* _GOAL_: Both the line containing "neck_joint(torso, neck, lean)" and the line containing "points = [vertex.co" belong in the answer, along with every line between them; print exactly those.

* _MATERIAL FOR THIS TASK_:
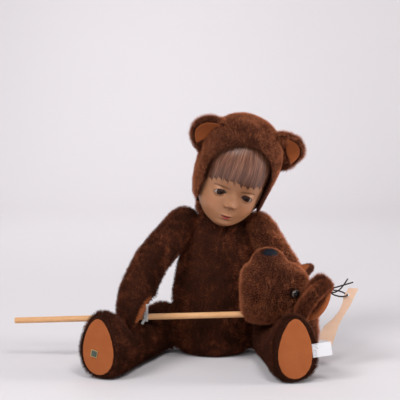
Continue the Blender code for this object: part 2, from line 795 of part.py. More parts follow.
def ear_frame(centre, outward, facing):
    outward = Vector(outward).normalized()
    back = -(Vector(facing) - Vector(facing).dot(outward) * outward).normalized()
    chord = back.cross(outward)
    turn = Matrix((chord, back, outward)).transposed().to_4x4()
    return frame(*centre, turn)


def hood_ears(turn, skull_frame):
    clear = GAP + HOOD_THICKNESS + GAP
    fitted = cutter("cut_hood_ears", skull(clear, sides=22), turn, skull_frame)
    for side, label, root in ((-1, "right", HOOD_EAR_RIGHT_ROOT), (1, "left", HOOD_EAR_LEFT_ROOT)):
        outward = (side * math.cos(HOOD_EAR_RISE), 0, math.sin(HOOD_EAR_RISE))
        centre = (side * root[0], HOOD_EAR_ROOT_DEPTH, root[1])
        place = skull_frame @ ear_frame(centre, outward, (side * 0.25, -1, 0))
        size = (HOOD_EAR_WIDTH, HOOD_EAR_HEIGHT, HOOD_EAR_DEPTH, HOOD_EAR_RIM)
        ear(f"hood_ear_{label}", turn, place, fitted, *size)


def stick_piece(stick_axis):
    radius = STICK_DIAMETER / 2
    chamfer = 0.6
    left = -STICK_LEFT_REACH
    right = HOBBY_NECK_DISTANCE + STICK_SOCKET_DEPTH - GAP
    profile = [
        (0, left),
        (radius - chamfer, left),
        (radius, left + chamfer),
        (radius, right - chamfer),
        (radius - chamfer, right),
        (0, right),
    ]
    return piece("stick", lathe(profile, 14), BEECH, stick_axis, turned("Y", math.pi / 2))


# The elastic loop goes round the stick and up to the nearest point of the paw pad
def wrist_band(stick_axis, pad):
    bpy.context.view_layer.update()
    to_pad = pad.matrix_world.inverted() @ stick_axis.matrix_world
    padded = pad.evaluated_get(bpy.context.evaluated_depsgraph_get())
    spot = padded.closest_point_on_mesh(to_pad.to_translation())[1]
    top = (to_pad.inverted() @ spot) / MM
    reach = math.hypot(top.y, top.z) - BAND_CLEARANCE
    heading = math.atan2(top.z, top.y)
    inner = STICK_DIAMETER / 2 + GAP
    loops = []
    for radius, tip in ((inner, reach - BAND_TIP), (inner + BAND_THICKNESS, reach)):
        open_angle = math.acos(radius / tip)
        points = [(tip * math.cos(heading), tip * math.sin(heading))]
        for step in range(17):
            turn = heading + open_angle + (2 * math.pi - 2 * open_angle) * step / 16
            points.append((radius * math.cos(turn), radius * math.sin(turn)))
        loops.append(points)
    bm = bmesh.new()
    edges = []
    for points in loops:
        verts = [bm.verts.new((-BAND_WIDTH / 2, y, z)) for y, z in points]
        edges.append([bm.edges.new((verts[spot - 1], verts[spot])) for spot in range(len(verts))])
    side = bmesh.ops.bridge_loops(bm, edges=edges[0] + edges[1])["faces"]
    raised = bmesh.ops.extrude_face_region(bm, geom=side, use_keep_orig=True)
    far = [item for item in raised["geom"] if isinstance(item, bmesh.types.BMVert)]
    bmesh.ops.translate(bm, vec=(BAND_WIDTH, 0, 0), verts=far)
    return piece("wrist_band", bm, ELASTIC, stick_axis)


def hobby_bear(stick_axis):
    hobby = axis_empty("hobby_frame", frame(HOBBY_NECK_DISTANCE, 0, 0), stick_axis)
    along = Matrix(((0, 0, 1), (0, -1, 0), (1, 0, 0))).to_4x4()
    head = piece("hobby_head", loft(HOBBY_BODY_STATIONS, 20), PLUSH, hobby, along)
    combine(head, cutter("join_hobby_muzzle", loft(HOBBY_MUZZLE_STATIONS, 18), hobby), "UNION")
    radius = STICK_DIAMETER / 2 + GAP
    socket = [(0, -10), (radius, -10), (radius, STICK_SOCKET_DEPTH), (0, STICK_SOCKET_DEPTH)]
    combine(head, cutter("cut_stick_socket", lathe(socket, 14), hobby, turned("Y", math.pi / 2)))
    eye_along, eye_across, eye_height = HOBBY_EYE_PLACE
    for side, label in ((-1, "right"), (1, "left")):
        centre = (eye_along, side * eye_across, eye_height)
        socket = ball(HOBBY_EYE_DIAMETER / 2 + GAP, centre=centre, sides=12, rings=8)
        combine(head, cutter(f"cut_hobby_eye_{label}", socket, hobby))
        eye = ball(HOBBY_EYE_DIAMETER / 2, centre=centre, sides=12, rings=8)
        piece(f"hobby_eye_{label}", eye, GLASS, hobby)
    spot = frame(*HOBBY_NOSE_PLACE)
    nose = tuple(side / 2 for side in HOBBY_NOSE_SIZE)
    clear = tuple(side + GAP for side in nose)
    combine(head, cutter("cut_hobby_nose", ball(1, clear, sides=12, rings=8), hobby, spot))
    piece("hobby_nose", ball(1, nose, sides=12, rings=8), THREAD, hobby, spot)
    fitted = cutter("cut_hobby_ears", loft(HOBBY_BODY_STATIONS, 20, grow=GAP), hobby, along)
    front = ear_frame(HOBBY_EAR_RIGHT_ROOT, (-0.2, -0.93, 0.2), (0.75, -0.35, -0.6))
    ear("hobby_ear_right", hobby, front, fitted, *HOBBY_EAR_RIGHT_SIZE, HOOD_EAR_RIM)
    back = ear_frame(HOBBY_EAR_LEFT_ROOT, (0.65, 0.65, 0.35), (0.1, 0.3, 1))
    ear("hobby_ear_left", hobby, back, fitted, *HOBBY_EAR_LEFT_SIZE, HOOD_EAR_RIM)
    return hobby


# The card tag stands upright in the XZ plane, its outline counted from the hole for the tie
TAG_OUTLINE = (
    (1, 8.5),
    (13, 8),
    (3, -14),
    (-6, -29),
    (-11, -39),
    (-14.5, -50),
    (-19.5, -66),
    (-25, -59),
    (-35, -58),
    (-34.5, -50),
    (-30, -41),
    (-18, -30),
    (-11, -21),
    (-6.5, -10),
    (-5.5, -2),
)

# The tie comes from one loose end past the ear, through the hole and back to the other end
TIE_RUN = (
    (-1, -4, 21),
    (-9, -3, 9),
    (-16, 1, 3),
    (-21.1, 5, 1.5),
    (-17, 3, -1),
    (-9, -2.5, -2),
    (-2, -3, -1),
    (-0.95, 0, 0),
    (-2.4, 3.5, 0.5),
    (-8, 5, 3),
    (-15, 7.5, 4),
    (-21.1, 9, 5.5),
    (-14, 8, 8),
    (7, 5, 15),
)


def swing_tag(stick_axis):
    tag_frame = stick_axis.matrix_local.inverted() @ frame(*TAG_HOLE_PLACE)
    upright = turned("X", math.pi / 2)
    card = piece("swing_tag", plate(TAG_OUTLINE, TAG_THICKNESS), CARD, stick_axis, tag_frame @ upright)
    hole = drum(TAG_HOLE_DIAMETER / 2, -2 * TAG_THICKNESS, 2 * TAG_THICKNESS, 12)
    combine(card, cutter("cut_tag_hole", hole, stick_axis, tag_frame @ upright))
    wire("tag_tie", flow(TIE_RUN, 3), TIE_DIAMETER, RIBBON, stick_axis, tag_frame)


def main():
    clear_scene()
    torso, neck = torso_piece()
    floor = cutter("cut_floor", slab())
    combine(torso, floor)
    pads = []
    for label, side, swing in (("right", -1, ARM_RIGHT_SWING), ("left", 1, ARM_LEFT_SWING)):
        axis, place = arm(f"arm_{label}", torso, side, swing)
        pads.append(paw_pad(f"paw_pad_{label}", side, axis, place))
    for label, side, splay in (("right", -1, LEG_RIGHT_SPLAY), ("left", 1, LEG_LEFT_SPLAY)):
        axis, place = leg(f"leg_{label}", torso, floor, side, splay)
        sole = sole_frame(side, place)
        foot_pad(f"foot_pad_{label}", axis, sole)
        if side < 0:
            foot_badge(axis, sole)
        else:
            sewn_label(axis, sole)
    lean = axis_empty("head_lean_axis", turned("Y", HEAD_LEAN), neck)
    turn = axis_empty("head_turn_axis", turned("Z", HEAD_TURN), lean)
    skull_frame = frame(0, -SKULL_FORWARD, SKULL_UP, turned("X", SKULL_PITCH))
    neck_joint(torso, neck, lean)
    doll_head(turn, skull_frame)
    hood(turn, skull_frame)
    hood_ears(turn, skull_frame)
    heading = turned("Z", STICK_HEADING) @ turned("Y", -STICK_RISE)
    stick_axis = axis_empty("stick_axis", frame(*STICK_AT_BAND, heading))
    stick_piece(stick_axis)
    wrist_band(stick_axis, pads[0])
    hobby_bear(stick_axis)
    swing_tag(stick_axis)


main()
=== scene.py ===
import json
import math

import bmesh
import bpy
import numpy as np
from mathutils import Matrix, Vector, noise
from mathutils.bvhtree import BVHTree


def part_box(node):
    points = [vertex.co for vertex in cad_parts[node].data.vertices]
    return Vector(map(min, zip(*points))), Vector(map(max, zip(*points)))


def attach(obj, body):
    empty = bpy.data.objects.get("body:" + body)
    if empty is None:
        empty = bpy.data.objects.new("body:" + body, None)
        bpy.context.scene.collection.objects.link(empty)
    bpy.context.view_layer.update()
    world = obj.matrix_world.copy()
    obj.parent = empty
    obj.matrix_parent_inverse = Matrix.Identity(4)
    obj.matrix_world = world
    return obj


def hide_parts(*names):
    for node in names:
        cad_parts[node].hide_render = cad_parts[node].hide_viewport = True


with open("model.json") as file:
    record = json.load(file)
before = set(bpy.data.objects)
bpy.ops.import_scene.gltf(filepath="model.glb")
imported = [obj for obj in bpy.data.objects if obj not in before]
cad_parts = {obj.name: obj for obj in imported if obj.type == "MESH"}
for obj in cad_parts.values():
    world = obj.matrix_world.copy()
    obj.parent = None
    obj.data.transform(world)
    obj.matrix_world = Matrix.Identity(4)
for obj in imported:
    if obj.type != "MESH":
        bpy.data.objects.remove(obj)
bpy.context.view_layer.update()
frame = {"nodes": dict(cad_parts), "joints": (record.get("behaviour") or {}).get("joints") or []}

joints = {joint["name"]: joint for joint in frame["joints"]}
mm = 0.001
print("frame loaded")


# small tools

def makeObject(name, mesh):
    obj = bpy.data.objects.new(name, mesh)
    bpy.context.collection.objects.link(obj)
    return obj


def meshObject(name, bm, smoothAngle=180):
    mesh = bpy.data.meshes.new(name)
    bm.to_mesh(mesh)
    bm.free()
    mesh.shade_smooth()
    mesh.set_sharp_from_angle(angle=math.radians(smoothAngle))
    return makeObject(name, mesh)


def applyModifiers(obj):
    graph = bpy.context.evaluated_depsgraph_get()
    mesh = bpy.data.meshes.new_from_object(
        obj.evaluated_get(graph), preserve_all_data_layers=True, depsgraph=graph
    )
    obj.modifiers.clear()
    obj.data = mesh


def modifier(obj, kind, **settings):
    step = obj.modifiers.new(kind.lower(), kind)
    for key, value in settings.items():
        setattr(step, key, value)
    return step


def openMesh(obj):
    bm = bmesh.new()
    bm.from_mesh(obj.data)
    return bm


def storeMesh(bm, obj):
    bm.to_mesh(obj.data)
    bm.free()


def storeValue(obj, name, values):  # a number for each vertex
    obj.data.attributes.new(name, "FLOAT", "POINT").data.foreach_set("value", values)


def nodeCopy(name, node):  # a CAD node's mesh with its vertices merged, in place
    bm = openMesh(frame["nodes"][node])
    bmesh.ops.remove_doubles(bm, verts=bm.verts, dist=1e-5)
    return meshObject(name, bm)


def camel(node):  # hood_ear_right becomes hoodEarRight
    first, *rest = node.split("_")
    return first + "".join(word.capitalize() for word in rest)


def keepLargest(obj):  # drops the loose inner shells that a remesh leaves
    bm = openMesh(obj)
    left = set(bm.verts)
    shells = []
    while left:
        queue = [left.pop()]
        shell = list(queue)
        while queue:
            for edge in queue.pop().link_edges:
                for vert in edge.verts:
                    if vert in left:
                        left.remove(vert)
                        shell.append(vert)
                        queue.append(vert)
        shells.append(shell)
    shells.sort(key=len)
    for shell in shells[:-1]:
        bmesh.ops.delete(bm, geom=shell, context="VERTS")
    storeMesh(bm, obj)


def joinMesh(obj, extra):  # extra's mesh goes into obj's
    bm = openMesh(obj)
    bm.from_mesh(extra.data)
    storeMesh(bm, obj)
    bpy.data.objects.remove(extra)


def boxMiddle(node):
    low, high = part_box(node)
    return (Vector(low) + Vector(high)) / 2


def moveVerts(obj, moves):
    for vert, move in zip(obj.data.vertices, moves):
        vert.co += move


def onSkin(way, normal):  # the part of a direction that lies along the surface
    return way - way.dot(normal) * normal


def skinRows(bm, rows):  # a tube through rings of vertices, with its ends closed
    for first, second in zip(rows, rows[1:]):
        for spot in range(len(first)):
            bm.faces.new((first[spot - 1], first[spot], second[spot], second[spot - 1]))
    bm.faces.new(rows[0])
    bm.faces.new(rows[-1])
    bmesh.ops.recalc_face_normals(bm, faces=bm.faces)


def soften(obj, settings):  # one even skin, with its edges and steps rounded off
    modifier(obj, "REMESH", mode="VOXEL", voxel_size=settings["voxel"], use_smooth_shade=True)
    applyModifiers(obj)
    keepLargest(obj)
    modifier(obj, "SMOOTH", factor=0.5, iterations=settings["smooth"])
    applyModifiers(obj)
    obj.data.shade_smooth()


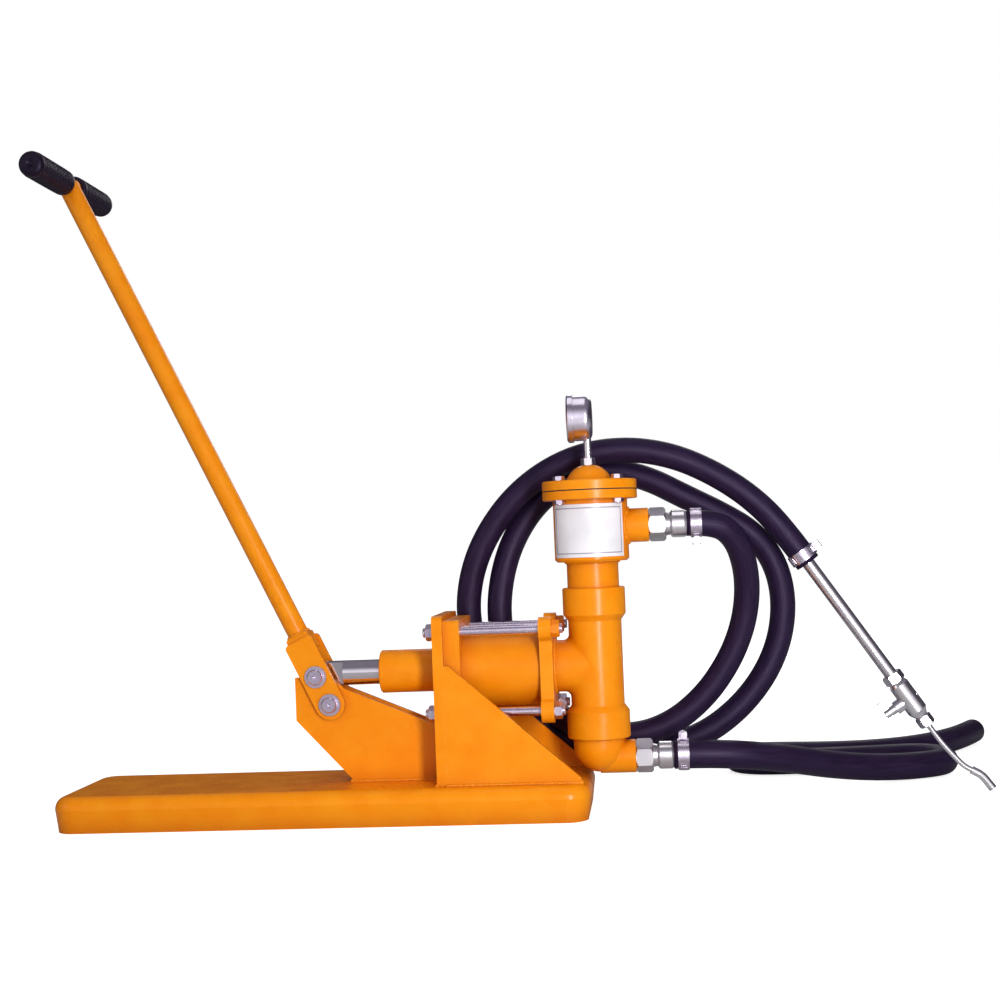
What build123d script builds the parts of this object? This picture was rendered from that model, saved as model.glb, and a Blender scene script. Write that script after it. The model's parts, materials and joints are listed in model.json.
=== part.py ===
from build123d import *
from math import asin, cos, degrees, pi, radians, sin, sqrt, tan
import os

# Hand lever injection pump. Millimetres, +Z up, X along the cylinder, lever at -X, outlets at +X.
# The origin is the middle of the base tray's footprint, on the floor.

# ---------------------------------------------------------------- driving dimensions
# Base tray
BASE_LENGTH = 680.0
BASE_WIDTH = 200.0
BASE_HEIGHT = 45.0
BASE_SHEET = 4.0
BASE_ROLL = 16.0          # radius of the rolled top edge
BASE_CORNER = 30.0        # plan radius of the corners
BASE_TOE_IN = 4.0         # how far the skirt leans in at the floor

# Cylinder
AXIS_HEIGHT = 183.0
BORE = 80.0
BARREL_WALL = 8.0
BARREL_LENGTH = 104.0
BARREL_SEAT = 4.0         # depth of the recess in each flange
GASKET = 1.5
FLANGE_SIDE = 132.0
FRONT_FLANGE = 20.0       # thickness
REAR_FLANGE = 16.0        # thickness
TIE_ROD = 12.0
TIE_SPACING = 102.0
TIE_NUT = 19.0            # across flats
TIE_NUT_HEIGHT = 10.0
TIE_END = 4.0             # thread showing past a nut

# Upright, gussets and sleeve
UPRIGHT_X = 150.0
UPRIGHT = 13.0            # thickness
UPRIGHT_WIDTH = 152.0
UPRIGHT_RISE = 6.0        # plate above the top of the flange
GUSSET = 8.0
GUSSET_TOP = 10.0         # above the rod axis
GUSSET_REACH = 166.0
GUSSET_TOE = 6.0
SLEEVE_OD = 55.0
SLEEVE_LENGTH = 77.0
BUSH_WALL = 5.0
WIPER_LENGTH = 6.0
PACKING_LENGTH = 9.0
PACKING_WALL = 6.0

# Rod and piston
ROD = 32.0
ROD_CLEARANCE = 1.0       # in the plate and flange holes, per side
RUN_FIT = 0.05            # running clearance, per side
TONGUE = 16.0             # thickness of the milled end
TONGUE_ROUND_X = 24.0     # where the round rod begins
TONGUE_END = 22.0         # tongue past the rod pin
PISTON_LENGTH = 36.0
PISTON_START = 3.0        # piston face to front flange at rest
PISTON_CLEARANCE = 0.4    # piston body in the bore, per side
SEAL_WIDTH = 6.0
SEAL_DEPTH = 5.0
SEAL_COUNT = 3
PISTON_NUT = 36.0
PISTON_NUT_HEIGHT = 11.0
ROD_THREAD = 20.0

# Lever and linkage
FULCRUM_X = 8.0
FULCRUM_DROP = 38.5       # below the rod axis
REST_ANGLE = 25.5         # lever leans this far back at its stop
SWING = 56.0
CRANK = 40.0              # fulcrum to rod pin
FULCRUM_PIN = 16.0
ROD_PIN = 14.0
SLOT_SIDE = 1.0           # play between rod pin and slot
BRACKET = 8.0             # plate thickness
BRACKET_GAP = 19.0        # between the two plates
BRACKET_BACK = -38.0
BRACKET_SCALLOP = 31.0    # radius left round the fulcrum
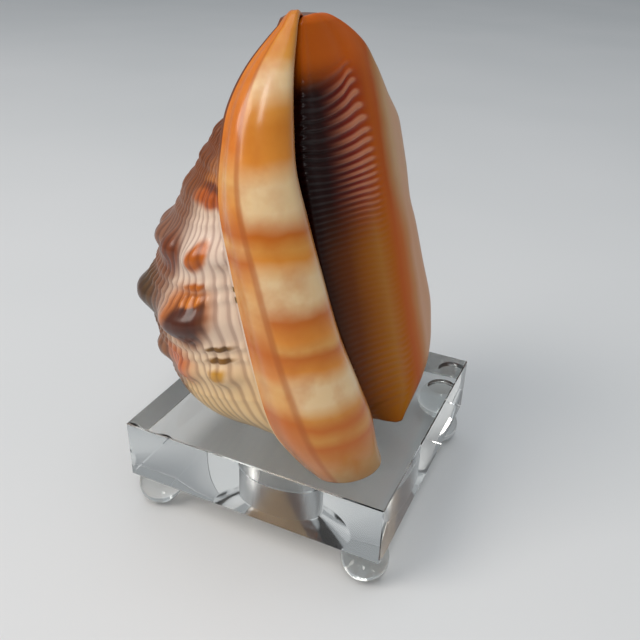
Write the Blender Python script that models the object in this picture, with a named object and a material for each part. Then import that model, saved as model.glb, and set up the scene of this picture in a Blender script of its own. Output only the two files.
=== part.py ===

* _THE REPLY_:
    neck_joint(torso, neck, lean)
    doll_head(turn, skull_frame)
    hood(turn, skull_frame)
    hood_ears(turn, skull_frame)
    heading = turned("Z", STICK_HEADING) @ turned("Y", -STICK_RISE)
    stick_axis = axis_empty("stick_axis", frame(*STICK_AT_BAND, heading))
    stick_piece(stick_axis)
    wrist_band(stick_axis, pads[0])
    hobby_bear(stick_axis)
    swing_tag(stick_axis)


main()
=== scene.py ===
import json
import math

import bmesh
import bpy
import numpy as np
from mathutils import Matrix, Vector, noise
from mathutils.bvhtree import BVHTree


def part_box(node):
    points = [vertex.co for vertex in cad_parts[node].data.vertices]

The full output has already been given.